Pero por otro lado, el tiempo, juez implacable, ha constatado el profundo fracaso del proyecto democristiano. Esos católicos de la nueva República italiana, una república que ya no iba a ser anticatólica, esperaban que la entrada de las masas católicas en la política liberal permitiera corregir los errores de esta última y se abriera así un periodo donde la autonomía de lo temporal fuera compatible con un suplemento de fe cristiana que cristalizara en una especie de “moderna cristiandad”. Era la esperanza de Dosseti, que veía en la aceptación de la democracia liberal por parte de los católicos un momento de regeneración religiosa. Aquello se demostró una ilusión vacua, una alucinación que no ha soportado el contraste con la realidad. El fracaso no ha podido ser más estrepitoso y no se ha llevado por delante solamente a un partido político, sino que los hechos atestiguan que el daño del fallido experimento han sido mucho mas extensos. Es difícil resumir mejor que Augusto del Noce (él mismo miembro en la postguerra de la DC) lo que realmente ocurrió en Italia cuando afirmaba que lo que la masonería había intentado sin éxito, esto es, la secularización del país, el arrancar a las masas de la Iglesia, lo había llevado a cabo la Democracia Cristiana.
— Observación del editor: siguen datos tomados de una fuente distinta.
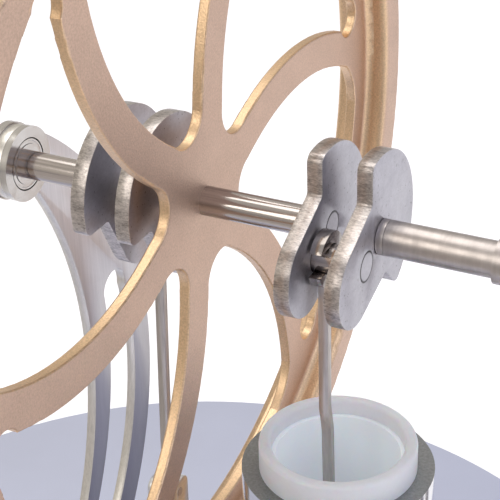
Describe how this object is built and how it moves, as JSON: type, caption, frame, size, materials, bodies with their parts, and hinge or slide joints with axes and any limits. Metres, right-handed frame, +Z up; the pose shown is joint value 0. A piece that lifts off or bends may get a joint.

El propio Andreotti ejemplificó esta realidad: él, católico y amigo personal de todos los papas desde Pío XII, fue quien firmó la ley que liberalizaba el aborto en Italia. Eran tiempos de extremismo malminorista, que finalmente se ha demostrado como otro camino, en este caso con abundantes dosis de clericalismo, para llegar al mismo punto final que socialistas y liberales laicistas.

 

Hoy en día asistimos a la interesante discusión sobre qué fue lo que falló, si se trataba de un error de principio o si el problema estuvo en la falta de fuerza, especialmente cultural, para llevar a cabo el proyecto democristiano, pero lo que nadie puede discutir es su fracaso. Como hemos señalado, la consecuencia más duradera del proyecto democristiano ha sido la secularización de las masas católicas, hasta entonces refractarias en gran medida al proyecto secularizador de la modernidad, la aceptación por parte de éstas de este proyecto y su entrega al mismo sin remordimientos e incluso con bendiciones. Completado el trasvase, el Estado moderno muestra cada vez más a las claras su verdadero rostro y ya no disimula su animadversión hacia la religión católica.

 

Los democristianos mas lúcidos comprendieron su fracaso y que en realidad estaban trabajando para lo contrario de lo que, en sus momentos de entusiasmo inicial, decían propugnar. Así ocurrió con Del Noce o con Guareschi. No sucedió así con Andreotti ni con sus discípulos más fieles, seguramente porque asumir el fracaso esencial de una vida, mas allá de múltiples victorias circunstanciales, supone un grado de heroicidad que sólo puede explicarse por una gracia especial. Comentando unas declaraciones de Andreotti a La Stampa en 2006, en las que afirmaba: “Provengo de la Democracia Cristiana: no hay más“, escribía Massimo Borghesi que se trataba de “Un “no hay más” reivindicado, con orgullo, como expresión de una tradición política condenada a la derrota histórica, no a la ideal“. Resulta curioso notar el paralelismo entre esta actitud, que huye de la realidad y se refugia en el reino de los ideales abstractos, en un mundo ideológico e irreal, y la de los nostálgicos del comunismo, para quienes el “ideal” puro no se ve afectado por los errores históricos habidos en su aplicación.

 

Asumiendo como norte, como el mismo Borghesi explica, “la gran lección de su maestro, Alcide de Gasperi, la enseñanza clave para el catolicismo político-democrático: evitar en Italia el resurgir del conflicto histórico entre güelfos y gibelinos, clericales y anticlericales“, la Democracia Cristiana, y Andreotti como su mas importante timonel, sacrificaron todo lo sacrificable, empezando por la vida de los no nacidos, y llevaron a su país, formado en el seno de la Iglesia, a alejarse de quien le había dado la vida.